▶ Goal
Begin at the line containing "Turn this picture" in the entries below and end at the line containing "post_flange = 15"; transcribe that range exactly and nothing outside it.

▶ Records provided
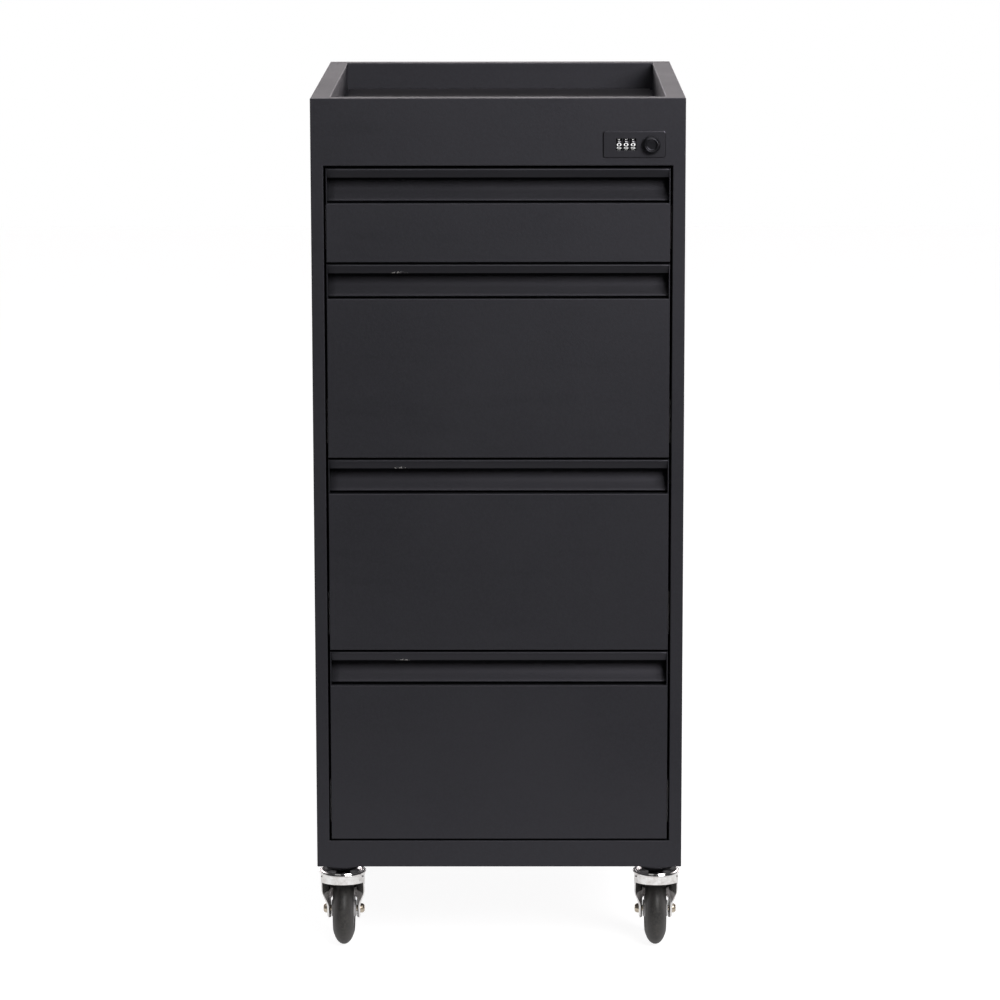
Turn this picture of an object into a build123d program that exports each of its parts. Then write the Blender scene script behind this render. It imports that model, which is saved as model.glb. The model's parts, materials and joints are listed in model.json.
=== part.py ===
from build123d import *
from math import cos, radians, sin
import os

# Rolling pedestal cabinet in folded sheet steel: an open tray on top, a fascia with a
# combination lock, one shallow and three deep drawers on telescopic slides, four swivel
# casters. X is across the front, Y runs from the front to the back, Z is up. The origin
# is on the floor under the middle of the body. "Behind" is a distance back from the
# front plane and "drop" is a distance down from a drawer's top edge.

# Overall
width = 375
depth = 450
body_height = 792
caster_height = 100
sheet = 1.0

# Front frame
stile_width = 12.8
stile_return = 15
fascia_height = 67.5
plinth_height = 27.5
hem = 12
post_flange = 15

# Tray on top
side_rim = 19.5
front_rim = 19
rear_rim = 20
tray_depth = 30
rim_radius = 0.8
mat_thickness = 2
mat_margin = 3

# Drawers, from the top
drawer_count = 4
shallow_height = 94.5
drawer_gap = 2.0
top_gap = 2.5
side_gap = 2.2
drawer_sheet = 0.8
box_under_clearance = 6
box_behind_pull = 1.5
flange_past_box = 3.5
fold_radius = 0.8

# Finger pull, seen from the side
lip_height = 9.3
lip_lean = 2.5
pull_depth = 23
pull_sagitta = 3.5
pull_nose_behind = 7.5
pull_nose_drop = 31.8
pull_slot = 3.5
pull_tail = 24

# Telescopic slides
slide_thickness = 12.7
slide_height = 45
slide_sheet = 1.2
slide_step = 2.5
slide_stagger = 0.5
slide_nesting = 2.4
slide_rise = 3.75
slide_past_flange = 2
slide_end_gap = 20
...
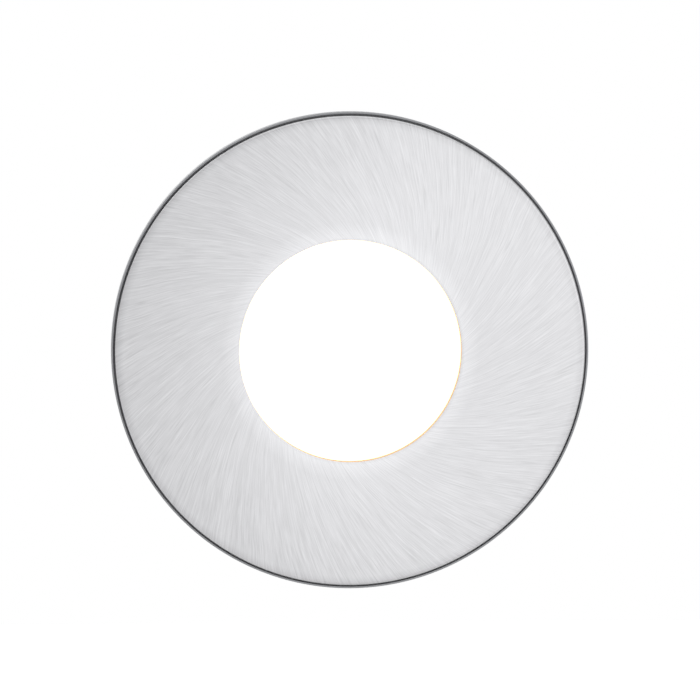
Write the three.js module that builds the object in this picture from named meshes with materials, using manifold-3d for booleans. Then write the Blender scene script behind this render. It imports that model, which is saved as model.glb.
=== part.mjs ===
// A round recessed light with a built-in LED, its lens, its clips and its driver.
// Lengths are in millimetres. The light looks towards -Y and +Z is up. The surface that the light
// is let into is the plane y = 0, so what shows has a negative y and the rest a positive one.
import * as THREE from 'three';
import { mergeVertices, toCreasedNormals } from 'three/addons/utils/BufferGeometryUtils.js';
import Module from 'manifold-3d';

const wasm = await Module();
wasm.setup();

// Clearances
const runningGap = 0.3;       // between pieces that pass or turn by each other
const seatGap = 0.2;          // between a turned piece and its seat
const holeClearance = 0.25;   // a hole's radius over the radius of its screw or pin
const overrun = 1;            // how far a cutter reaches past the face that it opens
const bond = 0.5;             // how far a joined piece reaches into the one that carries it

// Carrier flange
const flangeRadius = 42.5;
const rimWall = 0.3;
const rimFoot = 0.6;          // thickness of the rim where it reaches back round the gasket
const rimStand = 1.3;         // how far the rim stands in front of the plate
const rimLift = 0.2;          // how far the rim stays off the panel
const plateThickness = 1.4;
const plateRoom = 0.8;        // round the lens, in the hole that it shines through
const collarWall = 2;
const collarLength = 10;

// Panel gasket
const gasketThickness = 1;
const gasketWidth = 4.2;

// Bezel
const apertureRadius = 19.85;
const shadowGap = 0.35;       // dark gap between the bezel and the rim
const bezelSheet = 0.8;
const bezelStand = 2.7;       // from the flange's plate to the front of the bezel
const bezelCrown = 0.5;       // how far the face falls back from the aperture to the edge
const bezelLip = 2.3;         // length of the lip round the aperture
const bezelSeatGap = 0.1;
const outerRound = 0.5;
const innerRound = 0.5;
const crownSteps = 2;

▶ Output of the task
Turn this picture of an object into a build123d program that exports each of its parts. Then write the Blender scene script behind this render. It imports that model, which is saved as model.glb. The model's parts, materials and joints are listed in model.json.
=== part.py ===
from build123d import *
from math import cos, radians, sin
import os

# Rolling pedestal cabinet in folded sheet steel: an open tray on top, a fascia with a
# combination lock, one shallow and three deep drawers on telescopic slides, four swivel
# casters. X is across the front, Y runs from the front to the back, Z is up. The origin
# is on the floor under the middle of the body. "Behind" is a distance back from the
# front plane and "drop" is a distance down from a drawer's top edge.

# Overall
width = 375
depth = 450
body_height = 792
caster_height = 100
sheet = 1.0

# Front frame
stile_width = 12.8
stile_return = 15
fascia_height = 67.5
plinth_height = 27.5
hem = 12
post_flange = 15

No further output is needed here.